Being student led does not mean that as the adult you do not have objectives or ideas of things you think are important for your child to learn. Quite the contrary. Your learner needs you to have objectives and opinions about what it’s important for them to learn. AND the more clear you are about “what” you want your child to learn and why, the more flexible you can be in helping them get there. Imagine driving home. You know that destination well. If traffic is heavy on the interstate, you probably know one or two street based ways to get home. And if there is construction on the side streets, you know a couple of work arounds.


It’s the same with teaching. Having a clear destination means you can follow your child’s lead in how to get there. They aren’t feeling the interstate, then the more scenic route it is! I have one child who would rather do hand clapping games to practice math facts and another who’d prefer card games. Either way we get to the worthy destination of increased number sense and fluency is fine by me!


2. Respond to their curiosity with curiosity.


Let me just say, it WAS an interesting bug. So that helped. More often than not, I try to be excited about what my children are excited about. Beyond my two big ideas for our Philly excursion, big ideas I have for them as people are for them to be learners, curious, and thoughtful. I make sure that my overall goals for them as thinkers are accomplished by being excited about their “discoveries” and open to learning new things with and from them. It’s important to show them that they can be the ones teaching me and that learning is a lifelong process.

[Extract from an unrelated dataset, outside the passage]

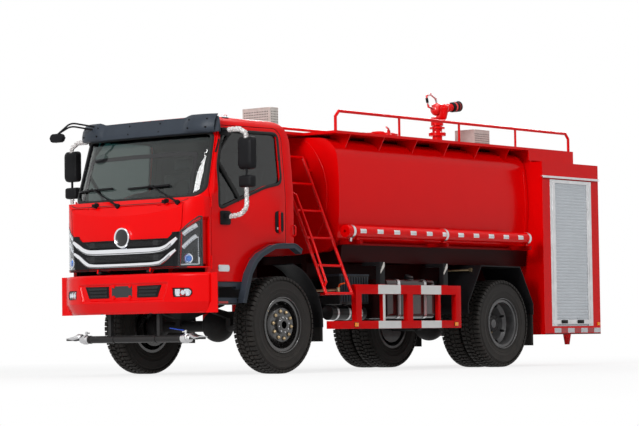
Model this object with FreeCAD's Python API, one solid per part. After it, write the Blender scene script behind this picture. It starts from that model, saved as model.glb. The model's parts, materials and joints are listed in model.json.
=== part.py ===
import FreeCAD, Part
import math
import os

V = FreeCAD.Vector
os.makedirs("parts", exist_ok=True)

# An off-road fire truck, cab over engine, with a water tank and a rear pump box.
# Millimetres. +X forward, +Y the vehicle's left, +Z up, ground at Z = 0.
# Stations along X are counted from the front axle; every piece is moved by MIDDLE at
# the end, so that the origin is under the middle of the whole length.

# Wheels and axles: 9.00R20 tyres on ten-stud rims
TYRE_R = 509.0
TYRE_W = 259.0
RIM_FLANGE_R = 293.0
RIM_SEAT_R = 262.0
RIM_WIDTH = 224.0

WHEELBASE = 3915.0
FRONT_WHEEL_Y = 935.5
HUB_FACE_Y = FRONT_WHEEL_Y + 134.5
SPINDLE_END_Y = HUB_FACE_Y - 25
REAR_WHEEL_Y = 960.0
TWIN_PITCH = 290.0
KINGPIN_Y = 715.0
HUB_R = 95.0
SPINDLE_R = 40.0
RUNNING_FIT = 0.05
BALL_R = 115.0
BALL_FIT = 0.3
KINGPIN_R = 25.0

# Ends of the vehicle
FRONT_END = 1300.0
REAR_END = -5950.0
MIDDLE = -(FRONT_END + REAR_END) / 2.0

# Chassis rails
RAIL_OUT = 400.0
RAIL_FLANGE = 70.0
RAIL_T = 8.0
RAIL_Z = 800.0
RAIL_H = 220.0
RAIL_TOP = RAIL_Z + RAIL_H
RAIL_FRONT = 1000.0
RAIL_REAR = -5850.0
CROSS_X = (960.0, -1100.0, -1900.0, -2900.0, -4300.0, -5700.0)

# Bumper
BUMPER_Z = 639.0
BUMPER_TOP = 1046.0
BUMPER_HALF = 1031.0
BUMPER_T = 60.0

# Cab
WALL = 45.0
CAB_HALF = 972.0
CAB_TOP_HALF = 905.0
CAB_ROOF = 2660.0
CAB_REAR = -300.0
CAB_NOSE = 1270.0
NOSE_Z = 1095.0
SILL_Z = 956.0
CAB_FLOOR_Z = 1360.0
ARCH_TOP_Z = 1330.0
COWL_Z = 1815.0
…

Google Lens was a revelation to us. How awesome to be able to identify things on the fly when we are out and about! Have in your back pocket some go to ways to explore the new things you and your learner discover together. For example, for all things science and social studies, one of our go-to sites is National Geographic Kids. And for math tasks, I like Achieve the Core. The internet has so many resources with thousands more added everyday. I save myself time by getting familiar with a few key sites and then while my learners are engaged, take some time to poke around the internet and see if I find something new.


3. Follow up.

When we got home and had a little more time, we thought more about what we should do if we see an invasive species. From continued inquiry we learned that invasive species could be plants or animals. We did some research being unsure both practically and ethically, what we should do if we run into an invasive animal species. In so doing, we came across some awesome ways to communicate with scientists who are engaged in tracking invasive species. As an aside, I think this topic of ‘what to do when it comes to invasive species’, is an interesting and compelling topic for persuasive writing prompts for children.


Here are some of the articles we read:

On invasive species:

On what people can do:


Following the lead of children is not only about letting them influence how learning will happen, but it is also about encouraging them to embrace their own sense of agency. After learning about invasive species, when asked what we should do about what we saw, my four year old volunteered, “we should tell a scientist.” And that’s exactly what we did. We communicated where, and when we saw it. And we even had a picture for them. We are not sure about what will happen next, but I know for my children three valuable lessons were learned. 1. That they can identify and learn about new things. 2. That adults can learn new things with them and 3. That there are ways that everyone, including them, can help scientists deal with invasive species.

What a good experience and what awesome learning. But I’d be remiss if I didn’t mention that what is also so interesting to me is that we could have missed it. I could have limited our learning (mine included), if I had limited what counted as a proper learning experience. Following my children’s lead is my way of not limiting our learning to just what I have planned and I know. To follow my children’s lead, I find myself mostly thinking in terms of “both/and” vs. “either/or.” On this day we learned about historical symbols AND invasive species. We’re all better for it.